**Data extract:**
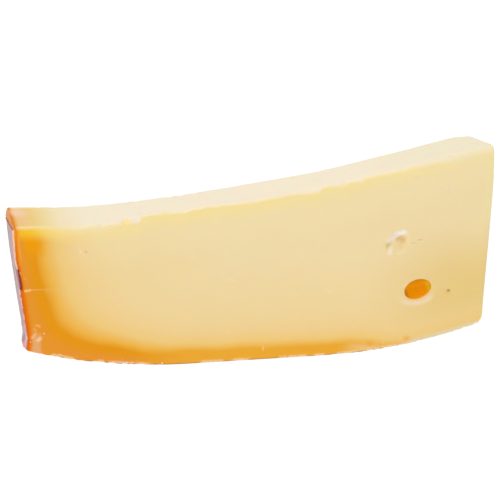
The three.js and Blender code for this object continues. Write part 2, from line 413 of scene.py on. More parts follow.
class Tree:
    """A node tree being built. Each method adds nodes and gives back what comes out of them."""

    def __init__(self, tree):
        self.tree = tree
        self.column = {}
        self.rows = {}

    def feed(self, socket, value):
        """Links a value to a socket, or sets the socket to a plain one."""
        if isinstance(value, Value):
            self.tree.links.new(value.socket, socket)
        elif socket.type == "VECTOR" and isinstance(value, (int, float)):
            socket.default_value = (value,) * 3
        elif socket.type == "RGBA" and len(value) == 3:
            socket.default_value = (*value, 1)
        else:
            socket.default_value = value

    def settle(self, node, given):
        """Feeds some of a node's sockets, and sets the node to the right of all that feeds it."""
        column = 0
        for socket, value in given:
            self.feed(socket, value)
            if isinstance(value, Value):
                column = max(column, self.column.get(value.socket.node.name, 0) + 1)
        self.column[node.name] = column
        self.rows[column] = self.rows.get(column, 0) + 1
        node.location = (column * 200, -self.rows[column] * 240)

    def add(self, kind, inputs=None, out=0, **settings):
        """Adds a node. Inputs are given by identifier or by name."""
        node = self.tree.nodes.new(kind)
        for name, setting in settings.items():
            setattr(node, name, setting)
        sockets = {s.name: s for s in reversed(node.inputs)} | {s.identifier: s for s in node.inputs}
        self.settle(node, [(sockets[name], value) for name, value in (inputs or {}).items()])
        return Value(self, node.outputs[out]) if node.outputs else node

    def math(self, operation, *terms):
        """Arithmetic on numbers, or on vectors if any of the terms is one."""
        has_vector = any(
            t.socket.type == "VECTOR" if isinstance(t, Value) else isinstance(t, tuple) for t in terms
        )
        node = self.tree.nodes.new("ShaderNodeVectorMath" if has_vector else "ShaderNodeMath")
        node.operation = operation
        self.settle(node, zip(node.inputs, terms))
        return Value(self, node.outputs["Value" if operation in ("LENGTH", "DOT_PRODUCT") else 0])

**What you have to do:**
Starting at the top of the data above, repeat every line exactly until the line containing "return Value(self, node.outputs[out])" has been given, then stop.

**Written reply:**
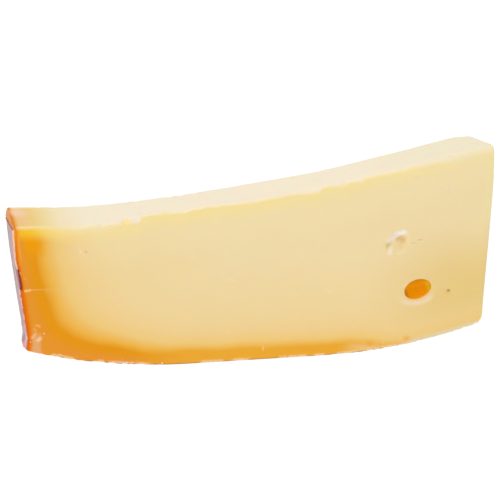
The three.js and Blender code for this object continues. Write part 2, from line 413 of scene.py on. More parts follow.
class Tree:
    """A node tree being built. Each method adds nodes and gives back what comes out of them."""

    def __init__(self, tree):
        self.tree = tree
        self.column = {}
        self.rows = {}

    def feed(self, socket, value):
        """Links a value to a socket, or sets the socket to a plain one."""
        if isinstance(value, Value):
            self.tree.links.new(value.socket, socket)
        elif socket.type == "VECTOR" and isinstance(value, (int, float)):
            socket.default_value = (value,) * 3
        elif socket.type == "RGBA" and len(value) == 3:
            socket.default_value = (*value, 1)
        else:
            socket.default_value = value

    def settle(self, node, given):
        """Feeds some of a node's sockets, and sets the node to the right of all that feeds it."""
        column = 0
        for socket, value in given:
            self.feed(socket, value)
            if isinstance(value, Value):
                column = max(column, self.column.get(value.socket.node.name, 0) + 1)
        self.column[node.name] = column
        self.rows[column] = self.rows.get(column, 0) + 1
        node.location = (column * 200, -self.rows[column] * 240)

    def add(self, kind, inputs=None, out=0, **settings):
        """Adds a node. Inputs are given by identifier or by name."""
        node = self.tree.nodes.new(kind)
        for name, setting in settings.items():
            setattr(node, name, setting)
        sockets = {s.name: s for s in reversed(node.inputs)} | {s.identifier: s for s in node.inputs}
        self.settle(node, [(sockets[name], value) for name, value in (inputs or {}).items()])
        return Value(self, node.outputs[out]) if node.outputs else node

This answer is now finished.